日本医療機能評価機構は8月15日、「医療安全情報No.129」を発出し、添付文書で「併用禁忌」と記載されている薬剤を誤って併用投与した事例の報告が続いているとして、注意喚起を行った。
同機構は、併用禁忌の薬剤が投与された事例として、循環器内科医が静脈血栓のある患者にワーファリン錠3mgを処方し同錠を開始した2日後に、皮膚科医が口腔内カンジダ症に対しフロリードゲル経口用を処方した事例を紹介。両剤の併用については、昨年10月に添付文書が改訂され、「併用注意」から「併用禁忌」に変更されていたが、薬剤マスタの最終更新が改訂の前月になっていたため、処方時にアラートは表示されず、薬剤部からの疑義照会もなかった。
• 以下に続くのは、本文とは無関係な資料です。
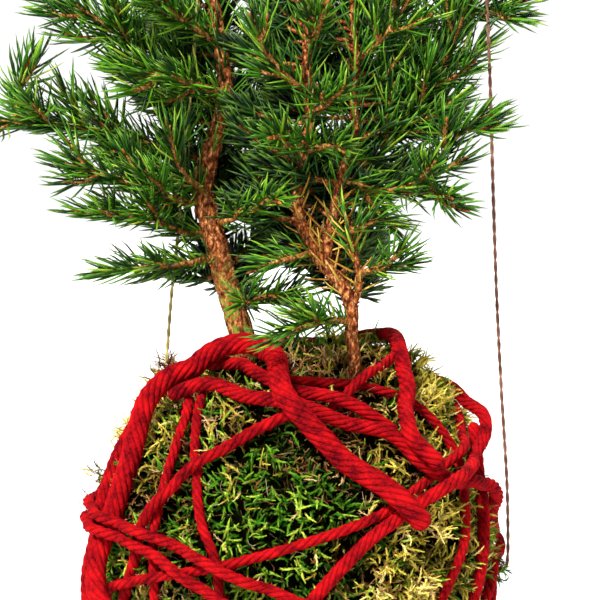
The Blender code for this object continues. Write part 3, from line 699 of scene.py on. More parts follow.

患者はフロリードゲル経口用の使用2日目にPT-INR(プロトロンビン時間国際標準比)が測定不能となり、ヘモグロビンが4.3g/dLに低下、内視鏡検査で胃噴門部からの出血が認められたという。
同機構は、事例が発生した医療機関の取り組みとして、新たな併用禁忌の情報を得た場合に薬剤師が各診療科に周知することや、マスタの速やかな更新、医師による処方内容の確認、薬剤の保管棚に「併用禁忌あり」と表示するなどを紹介し、類似事例の再発防止を呼び掛けている。